De son côté, Anthrax confère à son speed metal presque punk une certaine dose d'humour
et collabore avec le groupe de rap Public Enemy. Rage Against The Machine emprunte
également au rap un certain phrasé du chant et un esprit de contestation. La musique, sans
artifice technologique, utilise le metal comme un vecteur et non comme une fin en soi.

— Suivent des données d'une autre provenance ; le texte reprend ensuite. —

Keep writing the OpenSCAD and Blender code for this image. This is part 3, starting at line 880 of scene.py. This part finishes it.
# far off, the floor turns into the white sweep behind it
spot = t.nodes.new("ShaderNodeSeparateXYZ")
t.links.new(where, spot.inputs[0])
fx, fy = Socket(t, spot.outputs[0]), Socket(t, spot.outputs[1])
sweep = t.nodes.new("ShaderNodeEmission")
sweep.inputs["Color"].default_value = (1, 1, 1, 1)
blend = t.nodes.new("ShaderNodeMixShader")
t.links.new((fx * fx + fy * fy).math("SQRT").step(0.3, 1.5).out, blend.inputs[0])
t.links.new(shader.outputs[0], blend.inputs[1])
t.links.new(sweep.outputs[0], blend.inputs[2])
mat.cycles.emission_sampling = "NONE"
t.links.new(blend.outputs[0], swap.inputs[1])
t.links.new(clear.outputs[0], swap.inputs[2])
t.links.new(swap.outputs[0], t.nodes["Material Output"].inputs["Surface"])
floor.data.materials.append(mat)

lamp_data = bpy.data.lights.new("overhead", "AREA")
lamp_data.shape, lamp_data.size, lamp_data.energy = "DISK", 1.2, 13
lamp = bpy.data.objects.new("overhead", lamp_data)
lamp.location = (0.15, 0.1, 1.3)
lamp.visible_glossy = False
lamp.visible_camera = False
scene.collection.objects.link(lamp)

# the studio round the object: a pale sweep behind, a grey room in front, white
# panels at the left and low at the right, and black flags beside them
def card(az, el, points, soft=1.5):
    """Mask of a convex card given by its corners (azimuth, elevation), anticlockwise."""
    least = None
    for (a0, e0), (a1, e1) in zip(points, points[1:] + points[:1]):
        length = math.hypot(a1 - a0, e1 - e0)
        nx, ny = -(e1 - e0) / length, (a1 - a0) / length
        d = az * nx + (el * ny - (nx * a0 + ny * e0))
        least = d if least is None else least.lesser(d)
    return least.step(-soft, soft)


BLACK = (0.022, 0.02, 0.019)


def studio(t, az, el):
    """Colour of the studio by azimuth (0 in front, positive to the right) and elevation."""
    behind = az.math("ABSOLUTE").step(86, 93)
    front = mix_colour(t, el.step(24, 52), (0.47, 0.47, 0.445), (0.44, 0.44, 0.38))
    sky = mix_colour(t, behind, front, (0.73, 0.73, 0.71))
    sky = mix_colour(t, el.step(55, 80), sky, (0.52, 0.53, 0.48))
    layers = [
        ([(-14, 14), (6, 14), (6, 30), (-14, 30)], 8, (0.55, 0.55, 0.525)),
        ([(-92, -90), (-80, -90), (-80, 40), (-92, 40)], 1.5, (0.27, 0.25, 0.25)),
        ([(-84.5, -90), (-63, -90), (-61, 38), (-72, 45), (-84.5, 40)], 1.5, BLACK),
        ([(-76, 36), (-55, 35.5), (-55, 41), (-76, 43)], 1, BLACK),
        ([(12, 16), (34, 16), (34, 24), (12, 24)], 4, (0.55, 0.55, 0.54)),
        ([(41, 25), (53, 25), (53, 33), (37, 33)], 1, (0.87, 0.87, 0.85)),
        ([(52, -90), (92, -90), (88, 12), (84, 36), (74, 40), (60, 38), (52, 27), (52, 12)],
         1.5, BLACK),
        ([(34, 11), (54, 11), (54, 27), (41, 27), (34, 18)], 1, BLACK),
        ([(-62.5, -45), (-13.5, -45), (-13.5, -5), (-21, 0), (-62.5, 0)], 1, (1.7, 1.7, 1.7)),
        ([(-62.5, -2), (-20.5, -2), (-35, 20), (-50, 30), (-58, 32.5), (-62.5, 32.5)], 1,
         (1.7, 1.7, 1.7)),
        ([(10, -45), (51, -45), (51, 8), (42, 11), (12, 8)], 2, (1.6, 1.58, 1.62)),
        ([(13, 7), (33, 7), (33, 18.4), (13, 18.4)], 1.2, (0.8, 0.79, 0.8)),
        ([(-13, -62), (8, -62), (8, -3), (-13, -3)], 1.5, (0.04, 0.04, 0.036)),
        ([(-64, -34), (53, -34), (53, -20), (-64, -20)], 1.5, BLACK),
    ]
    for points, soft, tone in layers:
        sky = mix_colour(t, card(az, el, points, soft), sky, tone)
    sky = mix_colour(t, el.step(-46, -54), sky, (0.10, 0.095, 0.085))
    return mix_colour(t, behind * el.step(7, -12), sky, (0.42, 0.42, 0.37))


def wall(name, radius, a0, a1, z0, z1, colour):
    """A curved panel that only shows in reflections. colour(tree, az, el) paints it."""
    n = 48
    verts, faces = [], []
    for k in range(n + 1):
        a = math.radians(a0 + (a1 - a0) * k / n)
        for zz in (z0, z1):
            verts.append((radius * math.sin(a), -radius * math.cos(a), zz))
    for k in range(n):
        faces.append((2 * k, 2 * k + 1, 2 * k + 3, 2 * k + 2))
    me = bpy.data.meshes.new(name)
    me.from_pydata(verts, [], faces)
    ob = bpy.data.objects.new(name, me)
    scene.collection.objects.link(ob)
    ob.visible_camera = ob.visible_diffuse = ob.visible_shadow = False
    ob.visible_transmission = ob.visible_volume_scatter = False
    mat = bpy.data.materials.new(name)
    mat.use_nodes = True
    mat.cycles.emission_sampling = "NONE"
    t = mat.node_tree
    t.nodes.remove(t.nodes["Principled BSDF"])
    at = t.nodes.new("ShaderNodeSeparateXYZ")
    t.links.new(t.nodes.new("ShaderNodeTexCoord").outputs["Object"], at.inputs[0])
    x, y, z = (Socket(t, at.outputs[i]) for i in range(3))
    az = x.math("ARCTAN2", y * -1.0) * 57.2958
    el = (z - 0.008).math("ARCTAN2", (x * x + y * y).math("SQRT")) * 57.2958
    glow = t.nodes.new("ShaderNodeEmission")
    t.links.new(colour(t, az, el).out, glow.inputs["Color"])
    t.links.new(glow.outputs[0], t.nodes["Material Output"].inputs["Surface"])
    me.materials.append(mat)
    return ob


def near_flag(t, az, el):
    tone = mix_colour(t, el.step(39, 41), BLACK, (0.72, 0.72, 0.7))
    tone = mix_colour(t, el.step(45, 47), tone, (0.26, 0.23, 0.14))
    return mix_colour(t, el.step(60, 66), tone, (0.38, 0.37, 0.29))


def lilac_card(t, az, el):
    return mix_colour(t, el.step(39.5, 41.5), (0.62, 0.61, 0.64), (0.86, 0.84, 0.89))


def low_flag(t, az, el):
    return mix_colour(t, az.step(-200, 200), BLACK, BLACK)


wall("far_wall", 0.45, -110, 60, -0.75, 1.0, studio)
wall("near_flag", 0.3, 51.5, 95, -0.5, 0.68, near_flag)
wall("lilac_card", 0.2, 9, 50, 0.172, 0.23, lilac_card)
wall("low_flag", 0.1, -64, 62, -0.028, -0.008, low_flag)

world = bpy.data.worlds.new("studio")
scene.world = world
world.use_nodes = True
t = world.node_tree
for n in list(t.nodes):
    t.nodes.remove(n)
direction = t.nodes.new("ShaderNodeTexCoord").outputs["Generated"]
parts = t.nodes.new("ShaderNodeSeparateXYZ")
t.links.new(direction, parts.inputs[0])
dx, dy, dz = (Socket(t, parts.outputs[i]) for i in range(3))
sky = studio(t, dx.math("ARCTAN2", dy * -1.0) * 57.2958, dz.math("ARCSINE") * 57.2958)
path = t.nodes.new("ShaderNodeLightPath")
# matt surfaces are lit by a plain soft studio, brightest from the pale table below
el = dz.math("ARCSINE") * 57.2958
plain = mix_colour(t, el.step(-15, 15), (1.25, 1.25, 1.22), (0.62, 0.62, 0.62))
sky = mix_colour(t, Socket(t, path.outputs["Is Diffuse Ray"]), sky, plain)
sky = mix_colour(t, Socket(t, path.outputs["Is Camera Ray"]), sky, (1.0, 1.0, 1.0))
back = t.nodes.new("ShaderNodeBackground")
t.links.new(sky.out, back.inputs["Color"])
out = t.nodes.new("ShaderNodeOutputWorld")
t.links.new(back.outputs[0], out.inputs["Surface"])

Apparu à la fin des années 1990, le neo metal perpétue cet héritage grâce à Korn, qui utilise
des samples* de batteries, Slipknot, Limp Bizkit, au chant très rap, Deftones, ou les Français
de Pleymo.
Le black metal à la thématique satanique est promu par Venom dans l'album Black Metal
(1982). Il bénéficie d'un certain renouveau vers 1990 avec Marduk, Mayhem, ou Darkthrone,
Burzum et Dimmu Borgir. Ces deux derniers groupes se particularisent par l'emploi de
claviers.
À partir de 1990, le metal progressif, représenté par les Américains de Dream Theater, les
Allemands de Vanden Plas ou les Brésiliens de Angra, intègre des claviers et s'inspire du rock
progressif des Britanniques Marillion et des Canadiens Rush pour proposer de longues pièces,
toujours très techniques.
Alors que le hard rock est écouté par un large public socialement intégré au point d'être
classé dans la catégorie « adult-oriented rock », les diverses formes extrêmes de heavy metal
touchent plutôt des adolescents en rupture, fascinés par les thématiques morbides véhiculées
par des jeux vidéo et un certain cinéma gore, et qui en arrivent parfois à confondre
l'imaginaire fantasmé et la réalité. Mais, si certains faits divers sanglants ont été effectivement
initiés par des fans de heavy metal s'adonnant au satanisme, il ne faut pas pour autant sous-
estimer la dose d'humour qui existe dans ces univers musicaux. La majorité des jeunes
« mordus » partagent en effet avec les musiciens un goût du second degré prononcé (mis en
évidence dans le film parodique This is Spinal Tap de Rob Reiner, 1984).